◆ REQUIREMENT
Quote, with no changes, the lines that run from the top of the material to the line with "is the bird's", both included.

◆ AVAILABLE RECORDS
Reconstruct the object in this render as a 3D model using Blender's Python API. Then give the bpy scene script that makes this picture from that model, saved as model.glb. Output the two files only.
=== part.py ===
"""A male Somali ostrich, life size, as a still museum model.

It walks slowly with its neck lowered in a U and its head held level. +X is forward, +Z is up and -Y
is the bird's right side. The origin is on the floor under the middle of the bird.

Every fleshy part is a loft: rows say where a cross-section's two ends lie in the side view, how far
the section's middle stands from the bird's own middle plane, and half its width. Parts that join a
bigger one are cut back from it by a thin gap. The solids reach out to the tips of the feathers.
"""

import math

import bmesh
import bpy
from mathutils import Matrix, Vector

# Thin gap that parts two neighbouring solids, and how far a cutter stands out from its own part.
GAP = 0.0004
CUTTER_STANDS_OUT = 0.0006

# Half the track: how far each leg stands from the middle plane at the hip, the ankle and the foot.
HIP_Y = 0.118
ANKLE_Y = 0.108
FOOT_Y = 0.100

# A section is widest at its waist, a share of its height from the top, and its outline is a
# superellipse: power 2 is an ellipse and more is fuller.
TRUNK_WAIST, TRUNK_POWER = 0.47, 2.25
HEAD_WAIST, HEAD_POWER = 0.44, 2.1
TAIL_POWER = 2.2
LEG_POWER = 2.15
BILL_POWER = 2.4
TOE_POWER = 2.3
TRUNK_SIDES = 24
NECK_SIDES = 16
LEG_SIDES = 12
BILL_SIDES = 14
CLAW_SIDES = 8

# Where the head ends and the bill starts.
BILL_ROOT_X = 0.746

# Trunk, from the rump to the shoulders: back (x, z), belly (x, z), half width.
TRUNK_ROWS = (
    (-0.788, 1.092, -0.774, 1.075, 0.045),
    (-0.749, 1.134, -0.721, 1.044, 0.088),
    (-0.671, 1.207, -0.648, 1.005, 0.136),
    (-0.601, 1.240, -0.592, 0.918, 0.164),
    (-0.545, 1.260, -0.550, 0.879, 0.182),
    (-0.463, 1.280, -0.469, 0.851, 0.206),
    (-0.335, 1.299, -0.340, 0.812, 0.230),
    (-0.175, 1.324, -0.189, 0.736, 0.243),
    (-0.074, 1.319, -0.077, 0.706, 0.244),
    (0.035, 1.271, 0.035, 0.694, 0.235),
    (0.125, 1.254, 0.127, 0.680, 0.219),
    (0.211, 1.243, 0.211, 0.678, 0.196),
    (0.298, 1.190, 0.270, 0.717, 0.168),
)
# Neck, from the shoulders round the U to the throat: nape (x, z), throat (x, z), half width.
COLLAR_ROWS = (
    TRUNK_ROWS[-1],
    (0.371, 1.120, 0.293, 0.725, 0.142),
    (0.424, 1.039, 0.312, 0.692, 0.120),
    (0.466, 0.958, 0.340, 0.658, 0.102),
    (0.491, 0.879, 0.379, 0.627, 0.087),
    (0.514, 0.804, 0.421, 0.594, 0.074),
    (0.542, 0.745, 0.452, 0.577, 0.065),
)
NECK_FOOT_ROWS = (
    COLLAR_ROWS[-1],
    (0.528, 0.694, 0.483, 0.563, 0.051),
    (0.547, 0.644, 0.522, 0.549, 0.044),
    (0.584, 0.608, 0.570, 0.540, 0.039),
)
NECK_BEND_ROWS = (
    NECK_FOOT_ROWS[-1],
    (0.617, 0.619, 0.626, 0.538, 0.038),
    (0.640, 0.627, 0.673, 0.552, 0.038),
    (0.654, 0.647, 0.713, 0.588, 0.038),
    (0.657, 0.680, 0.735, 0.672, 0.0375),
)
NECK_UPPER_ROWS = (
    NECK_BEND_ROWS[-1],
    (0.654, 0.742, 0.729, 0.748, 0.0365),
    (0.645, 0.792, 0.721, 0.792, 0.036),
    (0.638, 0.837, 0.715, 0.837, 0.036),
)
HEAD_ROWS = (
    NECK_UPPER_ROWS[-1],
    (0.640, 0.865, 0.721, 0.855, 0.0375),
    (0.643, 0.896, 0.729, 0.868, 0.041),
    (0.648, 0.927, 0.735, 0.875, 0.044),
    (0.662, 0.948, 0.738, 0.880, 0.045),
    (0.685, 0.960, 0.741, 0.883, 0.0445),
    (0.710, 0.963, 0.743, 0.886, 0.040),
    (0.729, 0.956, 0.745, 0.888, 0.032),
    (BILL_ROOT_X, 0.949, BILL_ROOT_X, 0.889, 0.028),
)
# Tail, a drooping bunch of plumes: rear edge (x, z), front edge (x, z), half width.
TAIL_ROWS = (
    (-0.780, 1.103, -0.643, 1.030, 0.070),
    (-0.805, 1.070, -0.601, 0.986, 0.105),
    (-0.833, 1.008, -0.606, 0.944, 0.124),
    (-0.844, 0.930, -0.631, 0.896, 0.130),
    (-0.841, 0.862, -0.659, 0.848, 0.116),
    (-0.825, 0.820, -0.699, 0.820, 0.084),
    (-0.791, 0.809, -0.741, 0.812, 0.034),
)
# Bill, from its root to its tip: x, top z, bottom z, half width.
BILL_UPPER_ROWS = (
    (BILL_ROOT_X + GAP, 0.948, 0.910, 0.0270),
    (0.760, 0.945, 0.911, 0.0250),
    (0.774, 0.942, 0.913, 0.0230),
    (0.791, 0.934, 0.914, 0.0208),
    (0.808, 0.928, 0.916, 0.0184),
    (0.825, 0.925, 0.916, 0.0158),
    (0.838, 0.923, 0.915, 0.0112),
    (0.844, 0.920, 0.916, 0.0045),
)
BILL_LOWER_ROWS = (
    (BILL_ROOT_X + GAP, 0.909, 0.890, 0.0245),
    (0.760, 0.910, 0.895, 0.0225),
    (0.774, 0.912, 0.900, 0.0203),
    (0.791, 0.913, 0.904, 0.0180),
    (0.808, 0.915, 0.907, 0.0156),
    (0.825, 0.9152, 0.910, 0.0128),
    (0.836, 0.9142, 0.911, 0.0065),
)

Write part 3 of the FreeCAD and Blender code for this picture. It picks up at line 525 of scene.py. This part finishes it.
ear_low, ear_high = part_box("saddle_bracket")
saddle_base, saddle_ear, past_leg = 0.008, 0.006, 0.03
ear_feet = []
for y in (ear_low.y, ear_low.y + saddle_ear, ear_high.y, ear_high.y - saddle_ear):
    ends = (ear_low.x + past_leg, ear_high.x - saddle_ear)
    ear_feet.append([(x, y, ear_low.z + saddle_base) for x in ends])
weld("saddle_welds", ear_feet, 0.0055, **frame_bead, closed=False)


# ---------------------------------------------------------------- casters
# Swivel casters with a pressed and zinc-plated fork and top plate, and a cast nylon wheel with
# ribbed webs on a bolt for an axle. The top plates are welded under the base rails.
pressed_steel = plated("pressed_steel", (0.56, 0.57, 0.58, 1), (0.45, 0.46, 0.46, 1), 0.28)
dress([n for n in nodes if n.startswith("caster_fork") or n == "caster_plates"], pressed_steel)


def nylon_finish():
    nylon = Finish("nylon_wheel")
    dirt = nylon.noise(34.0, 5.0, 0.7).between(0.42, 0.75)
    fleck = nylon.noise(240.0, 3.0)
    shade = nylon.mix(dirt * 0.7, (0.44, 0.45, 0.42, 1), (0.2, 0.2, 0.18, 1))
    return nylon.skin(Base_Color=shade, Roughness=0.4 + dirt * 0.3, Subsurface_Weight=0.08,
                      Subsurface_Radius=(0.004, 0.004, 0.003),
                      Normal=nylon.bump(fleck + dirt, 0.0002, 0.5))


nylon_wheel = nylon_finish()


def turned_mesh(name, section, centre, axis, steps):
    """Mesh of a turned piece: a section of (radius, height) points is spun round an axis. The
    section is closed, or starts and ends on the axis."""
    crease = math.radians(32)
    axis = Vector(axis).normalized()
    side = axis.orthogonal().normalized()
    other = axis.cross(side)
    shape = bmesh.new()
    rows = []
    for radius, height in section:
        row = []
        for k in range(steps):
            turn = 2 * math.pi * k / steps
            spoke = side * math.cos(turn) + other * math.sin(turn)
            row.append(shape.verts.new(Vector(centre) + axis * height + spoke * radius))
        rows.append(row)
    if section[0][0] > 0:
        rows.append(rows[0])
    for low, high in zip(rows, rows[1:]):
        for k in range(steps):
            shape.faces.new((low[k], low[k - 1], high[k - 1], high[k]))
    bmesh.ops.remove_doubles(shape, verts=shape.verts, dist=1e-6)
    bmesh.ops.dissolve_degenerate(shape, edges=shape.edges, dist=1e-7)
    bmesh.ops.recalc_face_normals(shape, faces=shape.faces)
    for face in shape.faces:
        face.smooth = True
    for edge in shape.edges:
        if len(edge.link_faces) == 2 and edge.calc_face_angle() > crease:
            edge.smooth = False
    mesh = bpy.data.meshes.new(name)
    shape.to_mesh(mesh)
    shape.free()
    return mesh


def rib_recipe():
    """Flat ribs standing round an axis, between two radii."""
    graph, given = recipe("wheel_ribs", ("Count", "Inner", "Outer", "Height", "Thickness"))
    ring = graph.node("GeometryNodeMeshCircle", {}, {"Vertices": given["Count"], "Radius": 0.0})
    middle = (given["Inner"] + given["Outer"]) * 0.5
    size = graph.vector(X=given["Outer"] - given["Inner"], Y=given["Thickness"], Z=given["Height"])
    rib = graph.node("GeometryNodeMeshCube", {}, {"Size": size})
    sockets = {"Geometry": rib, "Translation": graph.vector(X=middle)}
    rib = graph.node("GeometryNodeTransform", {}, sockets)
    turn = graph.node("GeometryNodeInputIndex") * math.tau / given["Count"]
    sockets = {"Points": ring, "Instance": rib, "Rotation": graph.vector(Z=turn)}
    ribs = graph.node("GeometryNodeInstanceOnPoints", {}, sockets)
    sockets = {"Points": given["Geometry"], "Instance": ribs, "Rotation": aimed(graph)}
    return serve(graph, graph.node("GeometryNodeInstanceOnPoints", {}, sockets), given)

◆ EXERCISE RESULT
Reconstruct the object in this render as a 3D model using Blender's Python API. Then give the bpy scene script that makes this picture from that model, saved as model.glb. Output the two files only.
=== part.py ===
"""A male Somali ostrich, life size, as a still museum model.

It walks slowly with its neck lowered in a U and its head held level. +X is forward, +Z is up and -Y
is the bird's right side. The origin is on the floor under the middle of the bird.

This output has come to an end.